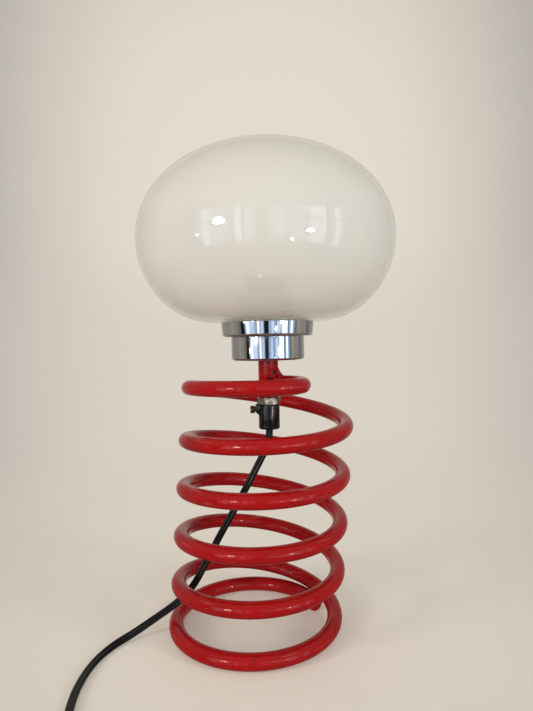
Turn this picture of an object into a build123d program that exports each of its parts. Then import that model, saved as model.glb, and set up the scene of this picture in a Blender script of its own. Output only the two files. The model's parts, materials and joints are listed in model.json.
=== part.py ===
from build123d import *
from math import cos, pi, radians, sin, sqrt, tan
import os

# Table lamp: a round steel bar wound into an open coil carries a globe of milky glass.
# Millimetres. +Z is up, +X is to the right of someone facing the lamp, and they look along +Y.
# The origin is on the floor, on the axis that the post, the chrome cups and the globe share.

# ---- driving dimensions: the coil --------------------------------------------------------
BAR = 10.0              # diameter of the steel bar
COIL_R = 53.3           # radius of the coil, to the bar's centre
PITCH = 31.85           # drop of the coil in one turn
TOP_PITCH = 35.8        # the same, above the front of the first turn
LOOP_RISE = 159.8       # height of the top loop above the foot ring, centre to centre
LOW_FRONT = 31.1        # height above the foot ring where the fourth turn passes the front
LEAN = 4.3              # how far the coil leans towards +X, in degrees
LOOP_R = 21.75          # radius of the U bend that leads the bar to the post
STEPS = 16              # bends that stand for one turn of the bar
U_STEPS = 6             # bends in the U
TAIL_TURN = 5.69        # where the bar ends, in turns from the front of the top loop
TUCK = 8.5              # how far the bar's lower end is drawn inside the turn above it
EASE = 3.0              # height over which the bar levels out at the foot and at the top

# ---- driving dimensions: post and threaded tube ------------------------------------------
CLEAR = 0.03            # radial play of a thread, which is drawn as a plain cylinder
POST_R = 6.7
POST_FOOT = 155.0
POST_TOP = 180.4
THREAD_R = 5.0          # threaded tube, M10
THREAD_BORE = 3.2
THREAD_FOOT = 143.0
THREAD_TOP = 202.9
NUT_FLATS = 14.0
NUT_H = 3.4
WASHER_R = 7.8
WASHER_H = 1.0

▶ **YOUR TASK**
Print the listing above in full, exactly as it is.

▶ **EXERCISE RESPONSE**
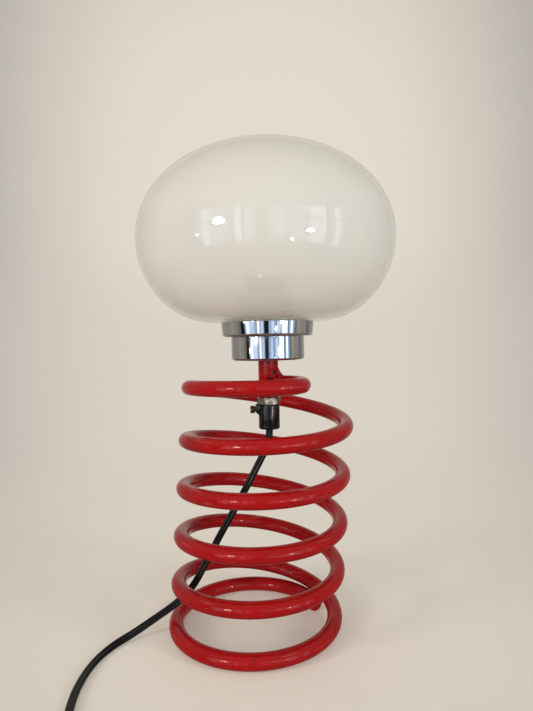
Turn this picture of an object into a build123d program that exports each of its parts. Then import that model, saved as model.glb, and set up the scene of this picture in a Blender script of its own. Output only the two files. The model's parts, materials and joints are listed in model.json.
=== part.py ===
from build123d import *
from math import cos, pi, radians, sin, sqrt, tan
import os

# Table lamp: a round steel bar wound into an open coil carries a globe of milky glass.
# Millimetres. +Z is up, +X is to the right of someone facing the lamp, and they look along +Y.
# The origin is on the floor, on the axis that the post, the chrome cups and the globe share.

# ---- driving dimensions: the coil --------------------------------------------------------
BAR = 10.0              # diameter of the steel bar
COIL_R = 53.3           # radius of the coil, to the bar's centre
PITCH = 31.85           # drop of the coil in one turn
TOP_PITCH = 35.8        # the same, above the front of the first turn
LOOP_RISE = 159.8       # height of the top loop above the foot ring, centre to centre
LOW_FRONT = 31.1        # height above the foot ring where the fourth turn passes the front
LEAN = 4.3              # how far the coil leans towards +X, in degrees
LOOP_R = 21.75          # radius of the U bend that leads the bar to the post
STEPS = 16              # bends that stand for one turn of the bar
U_STEPS = 6             # bends in the U
TAIL_TURN = 5.69        # where the bar ends, in turns from the front of the top loop
TUCK = 8.5              # how far the bar's lower end is drawn inside the turn above it
EASE = 3.0              # height over which the bar levels out at the foot and at the top

# ---- driving dimensions: post and threaded tube ------------------------------------------
CLEAR = 0.03            # radial play of a thread, which is drawn as a plain cylinder
POST_R = 6.7
POST_FOOT = 155.0
POST_TOP = 180.4
THREAD_R = 5.0          # threaded tube, M10
THREAD_BORE = 3.2
THREAD_FOOT = 143.0
THREAD_TOP = 202.9
NUT_FLATS = 14.0
NUT_H = 3.4
WASHER_R = 7.8
WASHER_H = 1.0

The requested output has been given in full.